Stored data:
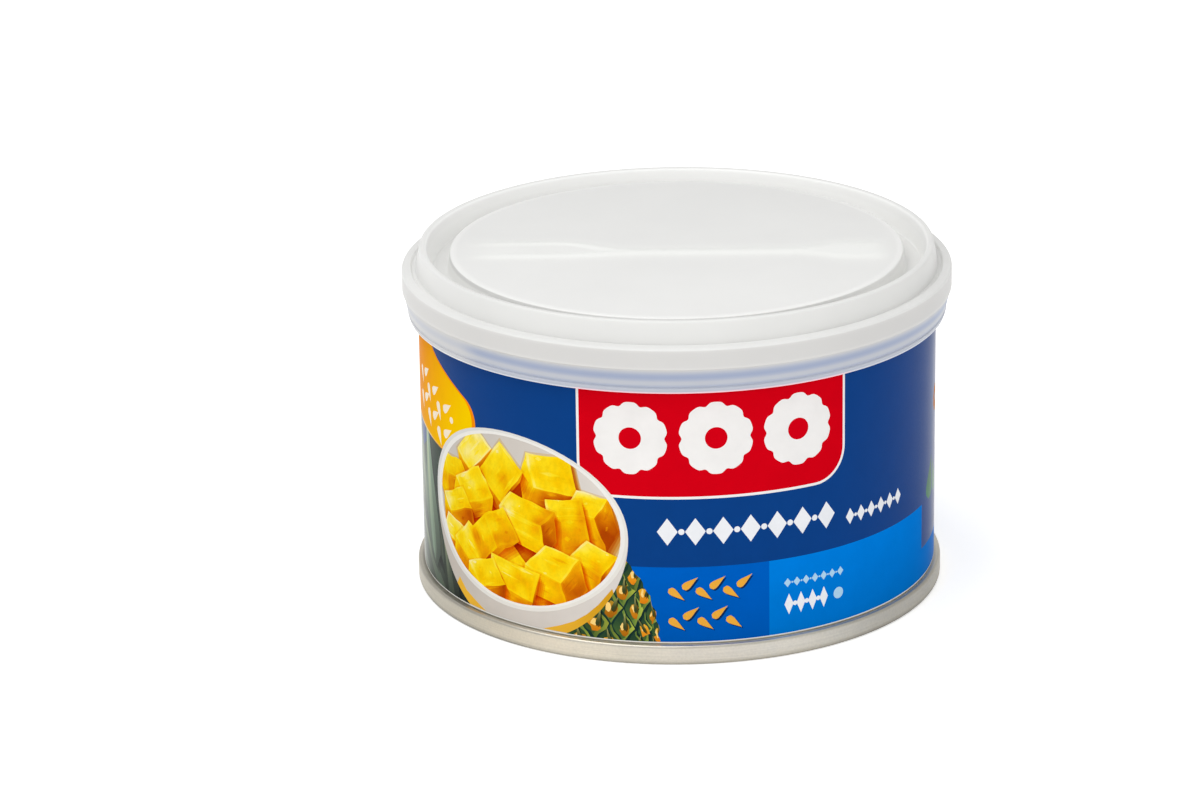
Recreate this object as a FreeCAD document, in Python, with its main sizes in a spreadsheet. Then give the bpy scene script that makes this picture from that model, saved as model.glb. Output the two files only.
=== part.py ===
"""Low round food can with a clip-on plastic lid: solid body, two seamed ends, paper label, lid.

Millimetres, +Z up.  The origin is the centre of the ring that the can stands on.
"""
import FreeCAD, Part
import math
import os
import re

import Sketcher
from FreeCAD import Placement, Rotation, Vector

# ---------------------------------------------------------------- driving dimensions
SIZES = {
    # steel can
    "can_height": 52.0,          # over both seams
    "body_radius": 41.65,        # outside of the steel wall
    "tin_thickness": 0.22,       # sheet of the two ends
    "seam_overhang": 1.15,       # rolled seam outside the wall
    "seam_height": 3.2,
    "seam_width": 1.3,           # radial width of the rolled seam
    "seam_rounding": 0.5,        # corners of the seam
    "chuck_lean": 0.9,           # how far the wall inside the seam leans inwards
    "sink_past_seam": 0.8,       # the countersink is this much deeper than the seam is high
    "sink_width": 1.6,
    "panel_rise": 1.0,           # from the countersink's floor back to the panel
    "bead_margin": 5.0,          # from the countersink to the stamped bead
    "bead_width": 6.5,
    "bead_rise": 0.45,
    "bead_slope": 0.6,
    # paper label
    "label_thickness": 0.12,
    "label_margin": 0.15,        # bare steel between the label and each seam
    "lap_width": 9.0,            # glued overlap at the back
    # plastic lid
    "lid_wall": 1.05,            # skirt
    "lid_top_wall": 0.9,         # everything across the top
    "lid_clearance": 0.4,        # skirt to seam, and plug to seam
    "skirt_below_seam": 3.7,     # from the seam's lower edge to the lid's
    "snap_gap": 0.3,             # lip to the doubled label
    "lip_height": 0.75,
    "lip_flare": 0.2,
    "lip_groove_depth": 0.22,
    "lip_groove_width": 0.4,
    "skirt_step_rise": 0.3,      # the skirt's step above the seam's lower edge
    "skirt_step": 0.18,
    "shoulder_width": 2.35,      # from the skirt's face to the raised ring's foot
    "shoulder_slope": 0.3,
    "shoulder_rounding": 0.45,
    "ring_width": 1.3,           # crown of the raised ring
    "ring_height": 3.25,         # above the shoulder
    "ring_draft": 0.6,
    "ring_rounding": 0.4,
    "moat_width": 2.5,
    "moat_drop": 0.7,            # moat floor below the shoulder
    "disc_height": 2.15,         # raised centre disc, above the shoulder
    "disc_draft": 0.5,
    "disc_rounding": 0.35,
    "crease_offset": 2.4,        # crease in the disc, in front of the centre
    "crease_width": 2.2,
    "crease_height": 0.25,
}

SHEET = "Sizes"

doc = FreeCAD.newDocument("low_round_can")
sheet = doc.addObject("Spreadsheet::Sheet", SHEET)
for row, (alias, number) in enumerate(SIZES.items(), start=1):
    sheet.set(f"A{row}", alias)
    sheet.set(f"B{row}", str(number))
    sheet.setAlias(f"B{row}", alias)
doc.recompute()


# ---------------------------------------------------------------- formulas made of sizes
# A formula is text such as "body_radius + seam_overhang"; the ones below are used by more than
# one piece, so what fits together is worked out once.
seam_radius = "(body_radius + seam_overhang)"
chuck_radius = f"({seam_radius} - seam_width)"
sink_depth = "(seam_height + sink_past_seam)"
sink_outer = f"({chuck_radius} - chuck_lean)"
sink_inner = f"({sink_outer} - sink_width)"
panel_depth = f"({sink_depth} - panel_rise)"
bead_outer = f"({sink_inner} - bead_margin)"
bead_inner = f"({bead_outer} - bead_width)"
upper_seam_foot = "(can_height - seam_height)"
paper_face = "(body_radius + label_thickness)"
lap_face = f"({paper_face} + label_thickness)"


def linked(formula):
    """The formula with every size written as a reference to the sheet."""
    return re.sub(r"[a-z_]+", lambda word: f"{SHEET}.{word[0]}" if word[0] in SIZES else word[0], formula)


def number_of(formula):
    """The present value of a formula."""
    value = sheet.evalExpression(linked(formula))
    return float(getattr(value, "Value", value))


# ---------------------------------------------------------------- sketched bodies
# A sketch numbers its own axes -1 and -2, and the ends of a line 1 and 2; its level axis starts
# at the origin.
LEVEL_AXIS = -1
UPRIGHT_AXIS = -2
START = 1
END = 2


def origin_plane(body, role):
    """One of a body's own origin planes, such as XZ_Plane."""
    return next(feature for feature in body.Origin.OriginFeatures if feature.Role == role)


def outline_sketch(body, name, role, corners):
    """A closed outline of straight sides; each corner is a pair of formulas."""
    sketch = body.newObject("Sketcher::SketchObject", name)
    sketch.AttachmentSupport = [(origin_plane(body, role), "")]
    sketch.MapMode = "FlatFace"
    points = [Vector(number_of(across), number_of(up), 0) for across, up in corners]
    followers = [(index + 1) % len(points) for index in range(len(points))]
    for point, follower in zip(points, followers):
        sketch.addGeometry(Part.LineSegment(point, points[follower]), False)
    for index, follower in enumerate(followers):
        sketch.addConstraint(Sketcher.Constraint("Coincident", index, END, follower, START))
    for index, (across, up) in enumerate(corners):
        place_corner(sketch, index, "DistanceX", UPRIGHT_AXIS, across)
        place_corner(sketch, index, "DistanceY", LEVEL_AXIS, up)
    return sketch


def place_corner(sketch, corner, kind, axis, formula):
    """Tie one coordinate of an outline's corner to its formula, or hold it on the axis."""
    value = number_of(formula)
    if value == 0:
        sketch.addConstraint(Sketcher.Constraint("PointOnObject", corner, START, axis))
        return
    tie = Sketcher.Constraint(kind, LEVEL_AXIS, START, corner, START, value)
    number = sketch.addConstraint(tie)
    sketch.setExpression(f"Constraints[{number}]", linked(formula))


def turned_body(label, corners):
    """A solid of revolution about Z from an outline of (radius, height) formulas."""
    body = doc.addObject("PartDesign::Body", label)
    body.Label = label
    sketch = outline_sketch(body, label + "_outline", "XZ_Plane", corners)
    turn = body.newObject("PartDesign::Revolution", label + "_turn")
    turn.Profile = sketch
    turn.ReferenceAxis = (sketch, ["V_Axis"])
    turn.Angle = 360
    doc.recompute()
    return body


def rim_names(shape, rims):
    """The names of the full circles at the given (radius, height) formulas."""
    wanted = [(number_of(radius), number_of(height)) for radius, height in rims]
    names = []
    for index, edge in enumerate(shape.Edges, start=1):
        if not isinstance(edge.Curve, Part.Circle):
            continue
        found = (edge.Curve.Radius, edge.Curve.Center.z)
        if any(math.dist(found, rim) < 1e-4 for rim in wanted):
            names.append(f"Edge{index}")
    if len(names) != len(rims):
        raise RuntimeError(f"{len(names)} of {len(rims)} rims found")
    return names


def round_rims(body, name, radius, rims):
    """Fillet the rims of the body's present shape."""
    base = body.Tip
    fillet = body.newObject("PartDesign::Fillet", name)
    fillet.Base = (base, rim_names(base.Shape, rims))
    fillet.setExpression("Radius", linked(radius))
    doc.recompute()


# ---------------------------------------------------------------- can ends
def end_open_side():
    """The side of an end that shows, from the axis to the seam's crown, which is at height 0."""
    return [
        ("0", panel_depth),
        (f"{bead_inner} - bead_slope", panel_depth),
        (bead_inner, f"{panel_depth} + bead_rise"),
        (f"{bead_outer} - bead_slope", f"{panel_depth} + bead_rise"),
        (bead_outer, panel_depth),
        (sink_inner, panel_depth),
        (sink_inner, sink_depth),
        (sink_outer, sink_depth),
        (chuck_radius, "0"),
    ]


def end_content_side():
    """The side of an end that faces the contents, from the seam's top to the axis."""
    chuck_at_seam_top = f"{chuck_radius} - chuck_lean * seam_height / {sink_depth}"
    panel_top = f"({panel_depth} + tin_thickness)"
    sink_top = f"{sink_depth} + tin_thickness"
    return [
        (f"{chuck_at_seam_top} + tin_thickness", "seam_height"),
        (f"{sink_outer} + tin_thickness", sink_top),
        (f"{sink_inner} - tin_thickness", sink_top),
        (f"{sink_inner} - tin_thickness", panel_top),
        (bead_outer, panel_top),
        (f"{bead_outer} - bead_slope", f"{panel_top} + bead_rise"),
        (bead_inner, f"{panel_top} + bead_rise"),
        (f"{bead_inner} - bead_slope", panel_top),
        ("0", panel_top),
    ]


def make_end(label):
    """One seamed end, as it lies at the bottom of the can."""
    seam_outside = [(seam_radius, "0"), (seam_radius, "seam_height")]
    body = turned_body(label, end_open_side() + seam_outside + end_content_side())
    round_rims(body, label + "_rounding", "seam_rounding", seam_outside + [(chuck_radius, "0")])
    return body


bottom_end = make_end("bottom_end")

top_end = make_end("top_end")
top_end.Placement = Placement(Vector(0, 0, 0), Rotation(Vector(1, 0, 0), 180))
top_end.setExpression("Placement.Base.z", linked("can_height"))


# ---------------------------------------------------------------- can body, filled
lower = end_content_side()
upper = [(radius, f"can_height - ({height})") for radius, height in reversed(lower)]
wall = [("body_radius", upper_seam_foot), ("body_radius", "seam_height")]
can_body = turned_body("can_body", lower + upper + wall)


# ---------------------------------------------------------------- paper label with its lap
def label_outline(inner, outer):
    """A thin upright strip between the two seams."""
    foot = "seam_height + label_margin"
    head = f"{upper_seam_foot} - label_margin"
    return [(inner, foot), (outer, foot), (outer, head), (inner, head)]


label = turned_body("label", label_outline("body_radius", paper_face))
lap_sketch = outline_sketch(label, "lap_outline", "YZ_Plane", label_outline(paper_face, lap_face))
lap = label.newObject("PartDesign::Revolution", "label_lap")
lap.Profile = lap_sketch
lap.ReferenceAxis = (lap_sketch, ["V_Axis"])
lap.Midplane = True
lap.setExpression("Angle", linked("lap_width / body_radius * 180 / pi"))
doc.recompute()


# ---------------------------------------------------------------- plastic lid
lid_edge = f"({upper_seam_foot} - skirt_below_seam)"
skirt_bore = f"({seam_radius} + lid_clearance)"
skirt_face = f"({skirt_bore} + lid_wall)"
snap_radius = f"({lap_face} + snap_gap)"
lip_face = f"({snap_radius} + lid_wall)"
lip_top = f"({lid_edge} + lip_height)"
groove_top = f"({lip_top} + lip_groove_width)"
step_foot = f"({upper_seam_foot} + skirt_step_rise)"
shoulder = "(can_height + lid_top_wall)"
shoulder_edge = f"({shoulder} - shoulder_slope)"
ring_foot = f"({skirt_face} - shoulder_width)"
ring_outer = f"({ring_foot} - ring_draft)"
ring_inner = f"({ring_outer} - ring_width)"
ring_crown = f"({shoulder} + ring_height)"
moat_outer = f"({ring_inner} - ring_draft)"
moat_inner = f"({moat_outer} - moat_width)"
moat_floor = f"({shoulder} - moat_drop)"
disc_radius = f"({moat_inner} - disc_draft)"
disc_face = f"({shoulder} + disc_height)"
plug_radius = f"({chuck_radius} - lid_clearance)"

lid_outside = [
    (lip_face, lid_edge),
    (f"{lip_face} + lip_flare", lip_top),
    (f"{lip_face} + lip_flare - lip_groove_depth", f"{lip_top} + lip_groove_width / 2"),
    (f"{lip_face} + lip_flare", groove_top),
    (f"{skirt_face} - skirt_step", step_foot),
    (skirt_face, f"{step_foot} + skirt_step"),
    (skirt_face, shoulder_edge),
    (ring_foot, shoulder),
    (ring_outer, ring_crown),
    (ring_inner, ring_crown),
    (moat_outer, moat_floor),
    (moat_inner, moat_floor),
    (disc_radius, disc_face),
    ("0", disc_face),
]
lid_underside = [
    ("0", f"{disc_face} - lid_top_wall"),
    (f"{disc_radius} - lid_top_wall", f"{disc_face} - lid_top_wall"),
    (f"{moat_inner} - lid_top_wall", f"{moat_floor} - lid_top_wall"),
    (plug_radius, f"{moat_floor} - lid_top_wall"),
    (plug_radius, "can_height"),
    (skirt_bore, "can_height"),
    (skirt_bore, upper_seam_foot),
    (snap_radius, groove_top),
    (snap_radius, lid_edge),
]

lid = turned_body("lid", lid_outside + lid_underside)

crease_back = "(-crease_offset + crease_width / 2)"
crease_front = "(-crease_offset - crease_width / 2)"
crease_reach = f"({disc_radius} - disc_rounding)"
crease_sketch = outline_sketch(lid, "crease_outline", "YZ_Plane", [
    (crease_front, f"{disc_face} - crease_height"),
    (crease_back, f"{disc_face} - crease_height"),
    (crease_back, disc_face),
    ("-crease_offset", f"{disc_face} + crease_height"),
    (crease_front, disc_face),
])
crease = lid.newObject("PartDesign::Pad", "disc_crease")
crease.Profile = crease_sketch
crease.Midplane = True
crease.setExpression(
    "Length",
    linked(f"2 * sqrt({crease_reach} ^ 2 - {crease_front} ^ 2) - 2 * disc_rounding"),
)
doc.recompute()

round_rims(lid, "shoulder_fillet", "shoulder_rounding", [(skirt_face, shoulder_edge)])
round_rims(lid, "ring_fillets", "ring_rounding", [
    (ring_outer, ring_crown),
    (ring_inner, ring_crown),
    (moat_outer, moat_floor),
    (moat_inner, moat_floor),
])
round_rims(lid, "disc_fillet", "disc_rounding", [(disc_radius, disc_face)])


# ---------------------------------------------------------------- check and write
pieces = [can_body, bottom_end, top_end, label, lid]
doc.recompute()
for item in doc.Objects:
    if "Invalid" in item.State or "Error" in item.State:
        raise RuntimeError(f"{item.Label} did not build: {item.State}")
for piece in pieces:
    shape = piece.Shape
    if shape.isNull() or not shape.isValid() or len(shape.Solids) != 1:
        raise RuntimeError(f"{piece.Label} is not one sound solid")

os.makedirs("parts", exist_ok=True)
for piece in pieces:
    piece.Shape.exportStep(f"parts/{piece.Label}.step")
    box = piece.Shape.BoundBox
    print(f"{piece.Label}: {piece.Shape.Volume:.1f} mm3, z {box.ZMin:.3f} to {box.ZMax:.3f}")
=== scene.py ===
"""A short tin of fruit pieces: steel ends, a printed paper wrapper and a milky snap-on lid."""

import math

import bpy
import numpy as np
from bpy.props import FloatProperty, FloatVectorProperty, IntProperty, PointerProperty
from mathutils import Matrix, Quaternion, Vector, noise
from mathutils.geometry import convex_hull_2d, delaunay_2d_cdt


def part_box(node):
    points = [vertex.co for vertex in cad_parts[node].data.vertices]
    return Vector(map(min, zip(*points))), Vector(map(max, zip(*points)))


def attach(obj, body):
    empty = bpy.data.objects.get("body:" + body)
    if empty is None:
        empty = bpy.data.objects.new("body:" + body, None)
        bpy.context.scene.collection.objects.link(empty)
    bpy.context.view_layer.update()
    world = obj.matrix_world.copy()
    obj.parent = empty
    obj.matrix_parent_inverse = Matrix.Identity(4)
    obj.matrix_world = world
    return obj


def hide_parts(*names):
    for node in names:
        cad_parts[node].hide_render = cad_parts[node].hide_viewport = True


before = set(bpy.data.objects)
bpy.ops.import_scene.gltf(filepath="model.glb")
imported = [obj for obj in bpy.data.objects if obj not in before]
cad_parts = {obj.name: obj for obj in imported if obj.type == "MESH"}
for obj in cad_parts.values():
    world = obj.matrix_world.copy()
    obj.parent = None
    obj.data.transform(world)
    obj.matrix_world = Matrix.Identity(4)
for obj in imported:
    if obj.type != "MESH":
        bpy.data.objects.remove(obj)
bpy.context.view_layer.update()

bl_info = {
    "name": "Pineapple tin",
    "version": (1, 0, 0),
    "blender": (4, 5, 0),
    "location": "View3D > Sidebar > Tin",
    "description": "Finishes a short tin with a paper wrapper and a plastic lid",
    "category": "Object",
}

MM = 0.001
PREFIX = "tin"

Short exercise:
Retype exactly, and only, the lines from the one containing "if shape.isNull() or" through the one containing "short tin of", both included.

Result of this exercise:
    if shape.isNull() or not shape.isValid() or len(shape.Solids) != 1:
        raise RuntimeError(f"{piece.Label} is not one sound solid")

os.makedirs("parts", exist_ok=True)
for piece in pieces:
    piece.Shape.exportStep(f"parts/{piece.Label}.step")
    box = piece.Shape.BoundBox
    print(f"{piece.Label}: {piece.Shape.Volume:.1f} mm3, z {box.ZMin:.3f} to {box.ZMax:.3f}")
=== scene.py ===
"""A short tin of fruit pieces: steel ends, a printed paper wrapper and a milky snap-on lid."""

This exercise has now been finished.